Making generalized Trie type in D

Mon Jun 4 13:09:00 PDT 2012

On Monday, 4 June 2012 at 19:18:32 UTC, Dmitry Olshansky wrote:
> On 04.06.2012 22:42, Roman D. Boiko wrote:
>> ... it is possible to create persistent (immutable) tries
>> with efficient (log N) inserting / deleting (this scenario is 
>> very important for my DCT project). Immutable hash tables 
>> would require 0(N) copying for each insert / delete.
>
> Aye, the good thing about them - the amount of data affected by 
> any change is localized to one "page". So you just copy it over 
> and remap indices/pointers.
Actually, Microsoft went this way (immutable hash tables) in 
their Roslyn preview implementation. However, I still believe 
that tries will work better here. Will check...

Would bulk pre-allocation of memory to be used by trie improve 
locality?
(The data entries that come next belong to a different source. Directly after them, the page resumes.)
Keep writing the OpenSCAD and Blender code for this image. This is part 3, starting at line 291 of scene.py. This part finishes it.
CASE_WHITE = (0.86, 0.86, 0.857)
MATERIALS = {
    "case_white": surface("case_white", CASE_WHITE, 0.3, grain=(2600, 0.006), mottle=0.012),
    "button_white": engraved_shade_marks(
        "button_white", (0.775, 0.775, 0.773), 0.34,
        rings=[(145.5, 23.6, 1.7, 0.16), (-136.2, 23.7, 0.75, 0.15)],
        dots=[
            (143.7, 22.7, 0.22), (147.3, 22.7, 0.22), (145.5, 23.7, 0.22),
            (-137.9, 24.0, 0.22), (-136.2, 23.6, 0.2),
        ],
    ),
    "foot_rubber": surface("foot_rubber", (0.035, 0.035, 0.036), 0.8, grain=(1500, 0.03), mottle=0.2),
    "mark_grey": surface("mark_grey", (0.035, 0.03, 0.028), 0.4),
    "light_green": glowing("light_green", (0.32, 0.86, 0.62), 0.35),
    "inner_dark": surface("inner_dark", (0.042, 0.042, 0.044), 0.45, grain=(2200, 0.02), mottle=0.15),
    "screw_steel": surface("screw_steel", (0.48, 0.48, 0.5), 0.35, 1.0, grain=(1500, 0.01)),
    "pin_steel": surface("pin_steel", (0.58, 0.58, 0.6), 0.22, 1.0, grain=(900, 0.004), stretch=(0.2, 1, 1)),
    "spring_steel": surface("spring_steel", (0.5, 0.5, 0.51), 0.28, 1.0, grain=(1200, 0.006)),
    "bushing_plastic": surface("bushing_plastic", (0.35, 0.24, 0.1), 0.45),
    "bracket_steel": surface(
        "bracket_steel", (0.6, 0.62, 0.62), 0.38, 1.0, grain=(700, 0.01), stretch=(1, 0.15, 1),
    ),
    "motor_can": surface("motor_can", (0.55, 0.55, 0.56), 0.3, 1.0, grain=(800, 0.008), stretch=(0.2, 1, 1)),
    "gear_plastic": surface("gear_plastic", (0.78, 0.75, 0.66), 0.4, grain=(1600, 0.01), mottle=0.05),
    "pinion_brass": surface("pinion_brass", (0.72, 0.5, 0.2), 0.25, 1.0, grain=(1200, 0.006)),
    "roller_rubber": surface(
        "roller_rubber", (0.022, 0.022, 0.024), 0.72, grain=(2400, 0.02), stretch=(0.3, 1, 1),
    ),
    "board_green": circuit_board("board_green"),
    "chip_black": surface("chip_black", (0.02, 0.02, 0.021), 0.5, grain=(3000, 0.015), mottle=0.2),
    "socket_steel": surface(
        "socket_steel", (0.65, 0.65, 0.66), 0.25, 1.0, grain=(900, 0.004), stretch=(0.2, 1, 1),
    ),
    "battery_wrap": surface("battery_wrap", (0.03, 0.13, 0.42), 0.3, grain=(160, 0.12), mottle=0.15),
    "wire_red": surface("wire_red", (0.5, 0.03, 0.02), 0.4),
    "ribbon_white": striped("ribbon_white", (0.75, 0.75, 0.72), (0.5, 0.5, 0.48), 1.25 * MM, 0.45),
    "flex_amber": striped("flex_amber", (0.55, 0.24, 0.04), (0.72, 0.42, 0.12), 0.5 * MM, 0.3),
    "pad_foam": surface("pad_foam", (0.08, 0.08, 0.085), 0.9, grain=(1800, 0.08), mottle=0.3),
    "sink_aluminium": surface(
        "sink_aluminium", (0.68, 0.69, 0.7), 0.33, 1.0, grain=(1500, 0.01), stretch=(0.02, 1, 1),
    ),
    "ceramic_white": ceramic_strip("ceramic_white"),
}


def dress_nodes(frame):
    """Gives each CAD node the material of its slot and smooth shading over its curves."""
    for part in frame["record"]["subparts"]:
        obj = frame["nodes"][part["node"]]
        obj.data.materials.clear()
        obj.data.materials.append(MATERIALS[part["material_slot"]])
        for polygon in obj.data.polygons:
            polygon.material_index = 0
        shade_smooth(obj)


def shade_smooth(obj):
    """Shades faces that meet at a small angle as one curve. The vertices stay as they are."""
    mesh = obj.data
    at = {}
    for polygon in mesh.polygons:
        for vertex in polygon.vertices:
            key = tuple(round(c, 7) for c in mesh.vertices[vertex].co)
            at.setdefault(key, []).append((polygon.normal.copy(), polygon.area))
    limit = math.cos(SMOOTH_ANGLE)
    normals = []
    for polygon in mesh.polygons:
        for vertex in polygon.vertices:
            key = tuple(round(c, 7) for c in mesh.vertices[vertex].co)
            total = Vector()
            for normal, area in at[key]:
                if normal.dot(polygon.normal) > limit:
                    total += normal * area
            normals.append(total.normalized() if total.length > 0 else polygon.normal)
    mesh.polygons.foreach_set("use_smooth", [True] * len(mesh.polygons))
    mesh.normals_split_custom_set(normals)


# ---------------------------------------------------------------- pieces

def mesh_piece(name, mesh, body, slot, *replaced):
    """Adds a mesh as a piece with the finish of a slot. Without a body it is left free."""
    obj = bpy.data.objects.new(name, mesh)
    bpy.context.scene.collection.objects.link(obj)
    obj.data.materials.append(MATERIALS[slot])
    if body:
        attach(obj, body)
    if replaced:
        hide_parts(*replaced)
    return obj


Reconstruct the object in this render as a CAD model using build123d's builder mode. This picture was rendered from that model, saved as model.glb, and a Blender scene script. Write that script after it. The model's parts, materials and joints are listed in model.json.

With some heuristics for copying when it goes out of 
control.

>> It is difficult to create a good API for fundamental data 
>> structures,
>> because various use cases would motivate different trade-offs. 
>> The same
>> is true for implementation. This is why I like your decision to
>> introduce policies for configuration. Rationale and use cases 
>> should
>> help to analyze design of your API and implementation, thus 
>> you will get
>> better community feedback :)
>
> Well I guess I'll talk in depth about them in the article, as 
> the material exceed sane limits of a single NG post.
>
> In brief:
> 	- multiple levels are stored in one memory chunk one after 
> another thus helping a bit with cache-locality (first level 
> goes first)
> 	- constructors do minimize number of "pages" on each level by 
> constructing it outwards from the last level and checking 
> duplicates (costs ~ O(N^2) though, IRC)
So this price is paid only on construction, right? Are there 
alternatives to chose from (when needed)? If yes, which?
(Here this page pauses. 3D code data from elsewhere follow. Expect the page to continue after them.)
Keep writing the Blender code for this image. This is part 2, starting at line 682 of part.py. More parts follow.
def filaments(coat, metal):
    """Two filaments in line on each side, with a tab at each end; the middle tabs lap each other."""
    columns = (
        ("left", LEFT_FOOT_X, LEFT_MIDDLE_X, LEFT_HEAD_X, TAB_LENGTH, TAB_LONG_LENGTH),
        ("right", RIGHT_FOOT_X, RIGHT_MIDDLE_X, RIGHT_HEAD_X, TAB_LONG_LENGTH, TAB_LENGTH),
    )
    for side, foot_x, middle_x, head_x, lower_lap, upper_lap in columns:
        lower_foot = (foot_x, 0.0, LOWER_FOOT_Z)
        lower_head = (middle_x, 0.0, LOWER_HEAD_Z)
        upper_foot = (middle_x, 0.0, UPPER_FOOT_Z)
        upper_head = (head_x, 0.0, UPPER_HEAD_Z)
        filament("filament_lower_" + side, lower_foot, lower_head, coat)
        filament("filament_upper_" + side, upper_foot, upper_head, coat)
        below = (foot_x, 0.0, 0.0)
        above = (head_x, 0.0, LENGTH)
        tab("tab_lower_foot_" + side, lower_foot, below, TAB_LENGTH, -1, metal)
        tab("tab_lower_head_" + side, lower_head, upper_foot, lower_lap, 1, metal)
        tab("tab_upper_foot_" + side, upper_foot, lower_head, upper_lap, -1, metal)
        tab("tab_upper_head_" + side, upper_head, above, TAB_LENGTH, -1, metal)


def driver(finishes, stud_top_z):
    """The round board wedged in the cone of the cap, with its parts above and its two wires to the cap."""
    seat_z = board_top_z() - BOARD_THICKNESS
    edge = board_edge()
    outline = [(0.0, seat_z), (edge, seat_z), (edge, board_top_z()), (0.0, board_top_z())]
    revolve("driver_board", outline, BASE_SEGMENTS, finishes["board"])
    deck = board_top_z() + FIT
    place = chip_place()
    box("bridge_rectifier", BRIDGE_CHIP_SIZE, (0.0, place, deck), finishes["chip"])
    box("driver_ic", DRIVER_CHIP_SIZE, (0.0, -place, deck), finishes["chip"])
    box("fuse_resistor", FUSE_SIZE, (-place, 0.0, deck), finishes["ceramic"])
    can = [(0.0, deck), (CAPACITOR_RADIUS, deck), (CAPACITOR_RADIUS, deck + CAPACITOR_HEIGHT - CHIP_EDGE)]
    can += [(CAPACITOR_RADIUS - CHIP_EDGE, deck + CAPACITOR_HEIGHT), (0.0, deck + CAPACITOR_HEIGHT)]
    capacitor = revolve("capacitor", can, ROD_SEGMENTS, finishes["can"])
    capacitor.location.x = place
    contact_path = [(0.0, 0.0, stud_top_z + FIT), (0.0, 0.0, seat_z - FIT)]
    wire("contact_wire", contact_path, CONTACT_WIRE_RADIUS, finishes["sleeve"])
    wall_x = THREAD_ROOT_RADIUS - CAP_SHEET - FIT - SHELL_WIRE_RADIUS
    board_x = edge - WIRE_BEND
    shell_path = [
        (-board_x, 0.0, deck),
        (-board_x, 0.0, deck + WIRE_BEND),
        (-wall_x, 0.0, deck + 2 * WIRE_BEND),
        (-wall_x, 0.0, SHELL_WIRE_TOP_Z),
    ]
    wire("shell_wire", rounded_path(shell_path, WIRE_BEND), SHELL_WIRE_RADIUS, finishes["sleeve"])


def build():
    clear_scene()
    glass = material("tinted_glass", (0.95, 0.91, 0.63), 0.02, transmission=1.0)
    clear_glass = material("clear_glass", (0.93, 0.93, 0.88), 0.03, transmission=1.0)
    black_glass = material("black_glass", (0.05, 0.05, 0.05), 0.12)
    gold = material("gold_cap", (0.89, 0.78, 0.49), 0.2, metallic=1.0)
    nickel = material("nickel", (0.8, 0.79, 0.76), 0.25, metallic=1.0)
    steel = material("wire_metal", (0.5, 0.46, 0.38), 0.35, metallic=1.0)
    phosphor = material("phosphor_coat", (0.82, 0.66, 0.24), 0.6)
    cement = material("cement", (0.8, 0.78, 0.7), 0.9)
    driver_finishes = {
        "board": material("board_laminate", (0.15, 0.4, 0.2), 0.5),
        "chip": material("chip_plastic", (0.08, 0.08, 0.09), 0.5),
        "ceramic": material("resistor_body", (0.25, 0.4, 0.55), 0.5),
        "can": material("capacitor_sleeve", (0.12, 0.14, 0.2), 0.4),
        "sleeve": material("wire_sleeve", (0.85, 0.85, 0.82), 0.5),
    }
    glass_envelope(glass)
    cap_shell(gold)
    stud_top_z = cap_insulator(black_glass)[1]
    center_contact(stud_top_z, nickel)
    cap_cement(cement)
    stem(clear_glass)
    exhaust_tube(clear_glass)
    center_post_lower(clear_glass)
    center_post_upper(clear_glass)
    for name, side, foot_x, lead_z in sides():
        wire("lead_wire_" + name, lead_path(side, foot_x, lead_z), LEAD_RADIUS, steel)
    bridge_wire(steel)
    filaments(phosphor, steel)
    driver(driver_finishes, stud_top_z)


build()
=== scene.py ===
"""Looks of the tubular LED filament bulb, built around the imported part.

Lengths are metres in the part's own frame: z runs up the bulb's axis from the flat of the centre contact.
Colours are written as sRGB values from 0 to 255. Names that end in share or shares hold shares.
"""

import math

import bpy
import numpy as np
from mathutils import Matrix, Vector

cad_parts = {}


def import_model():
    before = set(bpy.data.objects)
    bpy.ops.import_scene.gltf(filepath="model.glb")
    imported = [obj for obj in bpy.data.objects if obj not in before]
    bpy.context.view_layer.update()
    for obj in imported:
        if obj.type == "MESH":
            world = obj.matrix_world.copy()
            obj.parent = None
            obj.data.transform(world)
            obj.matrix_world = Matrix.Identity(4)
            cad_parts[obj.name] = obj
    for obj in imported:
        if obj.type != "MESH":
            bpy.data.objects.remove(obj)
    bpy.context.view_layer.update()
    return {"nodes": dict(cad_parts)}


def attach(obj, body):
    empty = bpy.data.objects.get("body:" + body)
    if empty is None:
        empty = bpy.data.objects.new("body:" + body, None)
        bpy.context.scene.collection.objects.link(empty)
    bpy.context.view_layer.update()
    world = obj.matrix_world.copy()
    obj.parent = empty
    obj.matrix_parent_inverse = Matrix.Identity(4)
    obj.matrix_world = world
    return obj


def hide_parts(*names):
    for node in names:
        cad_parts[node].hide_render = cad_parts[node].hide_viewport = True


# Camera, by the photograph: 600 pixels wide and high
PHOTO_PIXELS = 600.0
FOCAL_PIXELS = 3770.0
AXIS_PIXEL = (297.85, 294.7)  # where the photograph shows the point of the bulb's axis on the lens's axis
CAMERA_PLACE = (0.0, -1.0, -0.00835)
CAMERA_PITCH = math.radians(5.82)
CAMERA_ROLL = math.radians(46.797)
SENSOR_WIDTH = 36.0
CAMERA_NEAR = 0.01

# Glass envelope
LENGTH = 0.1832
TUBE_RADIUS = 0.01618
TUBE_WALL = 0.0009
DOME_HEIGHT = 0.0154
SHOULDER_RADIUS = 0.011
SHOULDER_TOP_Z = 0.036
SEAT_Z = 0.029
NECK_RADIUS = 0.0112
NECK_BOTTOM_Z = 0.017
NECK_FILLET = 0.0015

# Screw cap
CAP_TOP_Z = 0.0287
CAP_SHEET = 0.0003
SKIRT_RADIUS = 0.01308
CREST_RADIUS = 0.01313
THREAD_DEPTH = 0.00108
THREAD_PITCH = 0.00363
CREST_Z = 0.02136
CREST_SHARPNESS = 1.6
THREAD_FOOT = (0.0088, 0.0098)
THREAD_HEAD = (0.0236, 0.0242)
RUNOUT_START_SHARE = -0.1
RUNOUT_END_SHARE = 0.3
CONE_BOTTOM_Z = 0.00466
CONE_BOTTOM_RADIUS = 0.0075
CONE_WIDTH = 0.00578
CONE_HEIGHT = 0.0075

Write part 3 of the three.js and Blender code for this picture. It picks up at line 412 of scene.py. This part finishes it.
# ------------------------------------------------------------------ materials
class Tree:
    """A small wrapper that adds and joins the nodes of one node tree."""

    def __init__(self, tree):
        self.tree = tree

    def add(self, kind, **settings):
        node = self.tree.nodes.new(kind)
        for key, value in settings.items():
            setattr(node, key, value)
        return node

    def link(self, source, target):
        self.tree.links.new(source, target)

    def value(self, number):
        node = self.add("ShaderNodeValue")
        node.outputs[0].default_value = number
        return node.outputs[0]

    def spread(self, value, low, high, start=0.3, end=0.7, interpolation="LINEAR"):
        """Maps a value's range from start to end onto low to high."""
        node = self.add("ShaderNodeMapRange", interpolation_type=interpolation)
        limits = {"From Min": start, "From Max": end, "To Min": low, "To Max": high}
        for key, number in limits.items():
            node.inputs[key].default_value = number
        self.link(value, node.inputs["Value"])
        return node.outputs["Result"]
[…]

> 	- I learned the hard way not to introduce extra conditionals 
> anywhere, so there is no "out of range, max index, not 
> existent" crap, in all cases it's clean-cut memory access. 
> Extra bits lost on having at least one "default" page per level 
> can be saved by going extra level
Could you please elaborate? How do you handle situations when not 
existent, etc., is needed?

>> Your examples deal with lookup by the whole word (first/last 
>> characters and length are needed). Are your API and 
>> implementation adaptable for character-by-character trie 
>> lookup?
>
> I would say that one by one won't help you much since the speed 
> is almost the same if not worse.
I guess, in general your statement is true, especially because 
known length could improve speed significantly. Not sure (but can 
easily believe) that in my particular situation it is true. For 
example, one by one would allow ignoring key encoding (and thus 
using multiple encodings simultaneously just as easily as single).
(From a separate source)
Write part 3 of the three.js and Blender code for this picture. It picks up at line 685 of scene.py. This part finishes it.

> The problematic thing with one by one - say you want to stop 
> early, right?
Why? I'd like to lex inout as TokenKind.InOut, not TokenKind.In 
followed by TokenKind.Out. Did I misunderstand your question?

> Now you have to check the *NOT FOUND* case, and that implies 
> extra branching (if(...)) on _each level_ and maybe reusing 
> certain valid values as "not found" marker (extra 
> configuration?).
This should be easy, if something is not a keyword, it is likely 
an identifier. But I agree in general, and probably even in my 
case.

> Branching and testing are things that kill speed advantage of 
> Tries, the ones I overlooked in my previous attempt, see 
> std/internal/uni.d.
> The other being separate locations for data and index, 
> pointer-happy disjoint node(page) locality is another way of 
> the same fault.
This concern disturbs me for some time already, and slightly 
demotivates, because implementing something this way will likely 
lead to a failure. I don't have enough experience with 
alternatives to know their advantages and trade-offs. I'll check 
your code. I did plan to try table lookup instead of branching. I 
guess making my own mistakes is necessary anyway.

>> Will compile-time generation of lookup code based on tries be 
>> supported?
>> Example which is currently in DCT (first implemented by Brian 
>> Schott in
>> his Dscanner project) uses switch statements (which means 
>> lookup linear
>> in number of possible characters at each position).
>
> Nope, the days of linear lookup for switch are over (were there 
> even such days?) compiler always do binary search nowadays if 
> linear isn't more efficient e.g. for a small number of 
> values.(it even weight out which is better and uses a 
> combination of them)
I thought this *might* be the case, but didn't know nor checked 
anywhere. I also wanted to do linear search for some empirically 
chosen small number of items.

> However you'd better check asm code afterwards. Compiler is 
> like a nasty stepchild it will give up on generating good old 
> jump tables given any reason it finds justifiable. (but it may 
> use few small jump tables + binary search, could be fine... if 
> not in a tight loop!)
Thanks.

>> A trivial
>> improvement might be using if statements and binary lookup. 
>> (E.g., if
>> there are 26 possible characters used at some position, use 
>> only 5
>> comparisons, not 26).
>>
>
> Moreover you'd be surprised but such leap-frog binary search 
> looses by a big margin to _multilayer_ lookup table. (I for one 
> was quite shocked back then)
Thanks again :) Are any numbers or perf. tests available?

>> I wanted to analyse your regex implementation, but that's not 
>> an easy
>> task and requires a lot of effort...
>
> Yeah, sorry for some encrypted Klingon here and there ;)
>
>>It looks like the most promising
>> alternative to binary trie lookup which I described in previous
>> paragraph. Similarities and differences with your regex design 
>> might
>> also help us understand tries better.
>
> Well if you are in no rush you might as well just take my 
> latest development in the ways of Trie from my gsoc fork :)
> Skipping some gory days of try and trial (fail) in the process 
> ;)
OK